Dupuy de Lomé, partant de l’excellent vaisseau à hélice qu’il avait créé, trouva le poids nécessaire à son armure dans la suppression de sa batterie haute, murailles et artillerie, et dans la réduction de sa mâture. Les frégates cuirassées, dont la première fut la Gloire, portaient une cuirasse complète, nécessaire pour les protéger, à la flottaison contre les voies d’eau, dans les hauts contre l’incendie. Elles ont été de bons navires de guerre, aptes à croiser comme à combattre, en même temps que des merveilles de simplicité.

Ericson créa son Monitor tout d’une pièce, en donnant au problème de l’allégement sa solution radicale, par la suppression complète des hauts des navires. Insoucieux du service de haute mer, il élimina franchement tout ce qui assure la marche mer debout et ce qui sert seulement à la vie du bord, au logement des hommes et à leur respiration en cours de route, ou autres futilités du même ordre.

Les cuirassés d’aujourd’hui ne ressemblent guère, ni à la Gloire, ni au Monitor. Tous les modèles cependant dérivent de l’un de ces deux types primitifs également rationnels, et dérivent même éventuellement de l’un et de l’autre à la fois, par une série de transformations exécutées, tantôt en conformité des règles de l’architecture navale, tantôt au mépris de ces mêmes règles.
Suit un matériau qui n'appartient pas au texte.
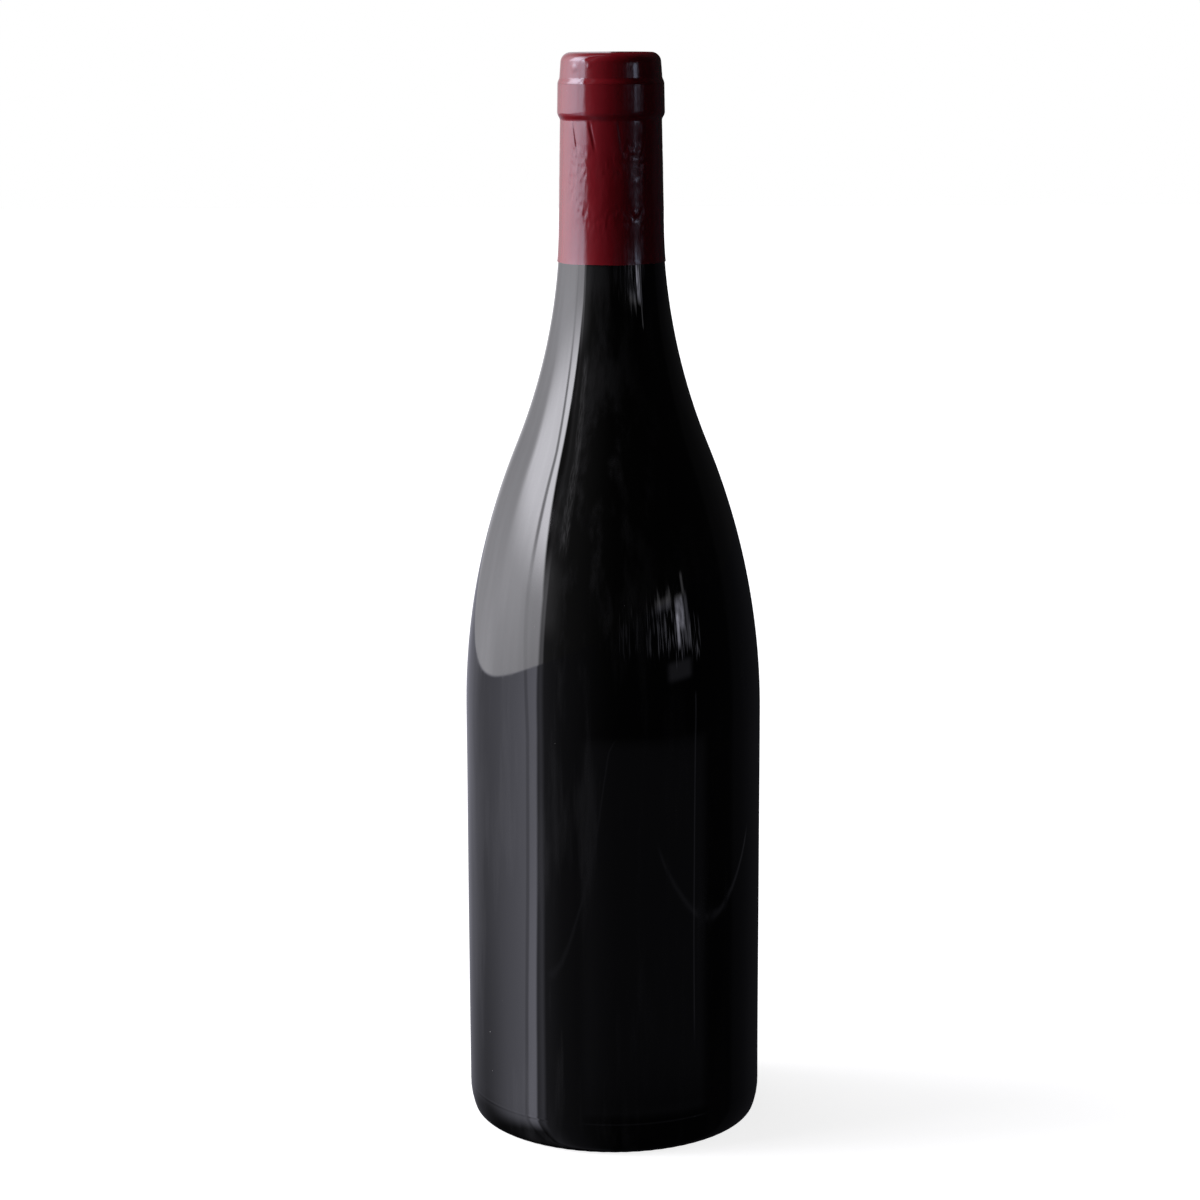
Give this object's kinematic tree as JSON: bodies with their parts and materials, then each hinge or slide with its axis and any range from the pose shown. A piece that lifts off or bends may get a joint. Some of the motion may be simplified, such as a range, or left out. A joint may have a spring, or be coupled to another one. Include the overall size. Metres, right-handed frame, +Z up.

La protection parfaite contre le canon, rêve du début de la cuirasse, était également réalisée, et sur la Gloire et sur le Monitor, lors de leur apparition. Elle existait encore et touchait à son terme, à l’époque du combat de Lissa, qui fut livré entre frégates du type Gloire. Elle devait rester le but aveuglément et obstinément poursuivi, après qu’elle avait cessé d’être réalisable.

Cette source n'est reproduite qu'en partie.